Bunları neden anlatıyorsun? Bu nereden aklına geldi? diye sorabilirsiniz. Tüm konferanstan sen bunu mu anladın? diye merak edenler de olabilir. Hemen izah edeyim. Hafta için yaşanan benzer bir olaydan ötürü aklıma geldi. Yunanlı politikacının, akademisyenin, gazetecinin azınlığa "Türk" dedi mi, demedi mi noktasına takılmıyorum. Saplantı da yapmıyorum. Fakat bir sorunu konuşurken, tartışırken, geçmişte yapılan bilinçli bilinçsiz yanışları, ihmalleri ve muhtemel çözüm önerilerini, eğitim sisteminin geleceğini konuşurken, bu sorunu yaşayan toplumu adlandırırken bile inkara dayanan resmi devlet politikasını takip etmenin ne kadar doğru olduğunu, çözüme hangi ölçüde katkı yapacağını düşünmek gerekir diye düşünüyorum. Azınlığı tanımlarken bile azınlığın tercihlerine gereken saygıyı göstermemek, bilimselliğin de, akademisyen olmanın da gereği değildir.
Malum; Yunanistan ile Kuzey Makedonya arasında imzalanan ve yürürlüğe giren Prespa anlaşmasıyla birlikte tartışmalar dinmedi. Bu tartışma konularından biri de Yunanistan'da yaşayan Makedon azınlık ve onların talepleri. Sayıları hakkında kesin ve net bilgi olmasa da Yunaistan'ın kuzey bölgelerinde Makedonca dilini kullanan ve bu milli kimlik bilincine sahip insanlar var. Bu dili bildiğini gizleyen ve kendini Makedon olarak hissettiğini gizleyenler ise çok daha fazla. Ülkemizdeki Makedonlar tarafından kurulan ve onları temsil etme gayesini taşıyan Gökkuşağı Partisi son dönemde bazı girişimlerde bulundu. İlk olarak Eğitim Bakanlığı'ndan, Makedonca eğitimin okullara dahil edilmesi konusunu görüşmek üzere Eğitim Bakanından randevu istedi.

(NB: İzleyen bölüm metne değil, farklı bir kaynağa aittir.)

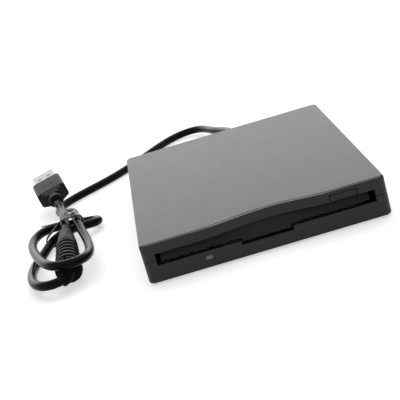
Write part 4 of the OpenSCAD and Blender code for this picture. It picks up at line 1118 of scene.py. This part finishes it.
@dataclass
class Tie:
    """Plastic-coated wire tie round four strands of the bundle, its ends twisted."""

    strands: tuple[tuple[float, float], ...] = ((-86.15, 9.8), (-80.2, 10.05), (-91.4, 4.4),
                                                (-94, 3.9))
    front: float = 12.5
    back: float = 15.5
    around: float = 2.6
    thick: float = 0.6
    knot: Place = (-79, 15, 12.9)
    knot_turn: Place = (62, 0, -52)
    knot_wide: float = 2.3
    knot_length: float = 7.8
    steps: int = 20
    twist: float = 15.0
    tail_from: Place = (-87.2, 14, 12.2)
    tail_to: Place = (-97.3, 18.6, 11.0)
    tail_wide: float = 2.8
    tail_tip: float = 0.3
    corner: float = 0.2

    def band(self) -> bpy.types.Object:
        """Band drawn tight round the strands.

        Returns:
            The band.
        """
        rods = []
        for x, z in self.strands:
            BENCH.clear()
            bpy.ops.mesh.primitive_cylinder_add(
                vertices=32, radius=self.around * MM, depth=(self.back - self.front) * MM,
                location=(x * MM, (self.front + self.back) / 2 * MM, z * MM),
                rotation=(math.radians(90), 0, 0))
            rods.append(bpy.context.object)
        band = BENCH.join("tie_band", rods)
        BENCH.lay(band, band.matrix_world.copy())
        BENCH.edit()
        bpy.ops.mesh.convex_hull()
        BENCH.pick_faces(lambda face: abs(face.normal.y) > FACING)
        bpy.ops.mesh.delete(type="FACE")
        BENCH.done()
        BENCH.modify(band, "SOLIDIFY", thickness=self.thick * MM, offset=1, use_even_offset=True)
        BENCH.soften(band, self.corner, 3, 50)
        return band

    def twisted(self) -> bpy.types.Object:
        """The two ends twisted together.

        Returns:
            The twist.
        """
        step = self.knot_length / self.steps
        BENCH.clear()
        bpy.ops.mesh.primitive_plane_add(size=MM)
        knot = bpy.context.object
        BENCH.edit()
        bpy.ops.transform.resize(value=(self.knot_wide, self.thick, 1), center_override=(0, 0, 0))
        bpy.ops.mesh.bevel(affect="VERTICES", offset=self.corner * MM, segments=3)
        for i in range(1, self.steps + 1):
            bpy.ops.mesh.extrude_region_move(TRANSFORM_OT_translate={"value": (0, 0, step * MM)})
            bpy.ops.transform.rotate(value=math.radians(self.twist), orient_axis="Z",
                                     center_override=(0, 0, i * step * MM))
        bpy.ops.mesh.select_all(action="SELECT")
        bpy.ops.mesh.normals_make_consistent(inside=False)
        BENCH.done()
        turn = Euler([math.radians(a) for a in self.knot_turn]).to_matrix().to_4x4()
        return BENCH.lay(knot, Matrix.Translation(MM * Vector(self.knot)) @ turn)

    def tail(self) -> bpy.types.Object:
        """Flat end of the tie that sticks out to the left.

        Returns:
            The end.
        """
        start = Vector(self.tail_from)
        run = Vector(self.tail_to) - start
        wide, thick = self.tail_wide, self.thick
        strip = BENCH.loft("tie_tail", self.corner, [
            (0, wide, thick), (0.5 * run.length, wide, thick),
            (run.length - self.tail_tip, wide, thick), (run.length, 0.8 * wide, 0.6 * thick)])
        turn = run.to_track_quat("Z", "Y").to_matrix().to_4x4()
        return BENCH.lay(strip, Matrix.Translation(MM * start) @ turn)

    def build(self) -> bpy.types.Object:
        """The tie in one piece.

        Returns:
            The tie.
        """
        band, knot, tail = self.band(), self.twisted(), self.tail()
        dress(band, Palette.BAND)
        # The knot and tail get the pale film, which paints glare; the band keeps the tie's
        # near-black.
        dress(knot, Palette.TIE)
        dress(tail, Palette.TIE)
        tie = BENCH.join("wire_tie", [band, knot, tail])
        BENCH.smooth(tie)
        return mount(tie, None, "case", "flap_black", "twist_tie")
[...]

Bunu kamuoyuna açıkladıktan sonra, Makedonca'nın kullanıldığı bölgelerdeki kiliselerde Makedonca ayin yapılabilmesi için Patrik Vartholomeos'a mektup yazdı. Devamında ise Selanik'teki Makedonya Üniversitesi'ne yazı göndererek üniversiteye bağlı bir bölümde Makedonca kürsüsünün açılmasını talep etti.
Bakan'dan veya Patrik'ten cevap gelip gelmediği henüz belli değil. Sözkonusu taleplerle ilgili olarak Yunanistan ulusal basınında çıkan tahrikkâr, ithamlarla dolu suçlayıcı haber ve yorumların dışında Makedonya Üniversitesi rektörünün bir televizyon kanalına açıklaması var. Ne diyor rektör? "Biz mektuba cevap vermeyeceğiz" diyor. "Bu talep deontoloji kurallarına aykırı" diyor. "Bu talebi yerine getirmeyeceğiz" diyor. "Sivil toplum kuruluşları, siyasi partiler bize talepte bulunamaz" diyor. "Eğitim Bakanlığı'ndan bile böyle bir talep gelse deontolojik bulurduk" diyor. Yani kısaca söylemek gerekirse "bu iş olmaz" diyor, "boşuna heveslenmeyin" demeye getiriyor.
Özetle söylemek gerekirse; inkar ve "üzerini örtme" , "görmezden ve duymazdan gelme" politikası devam ediyor. Nasıl ki söz ve eylemlerle "Türk azınlık yoktur" deniyorsa, benzer bir şekilde "Makedon azınlık da yoktur" deniyor.
Ülkedeki azınlıklarla ilgili olarak sadece devletin değil, ülkemizdeki akademik çevrelerin de, daha demokratik bir yaklaşıma, insan ve azınlık hakları odaklı bakış açısına kavuşmaya acil olarak ihtiyacı olduğu çok açık.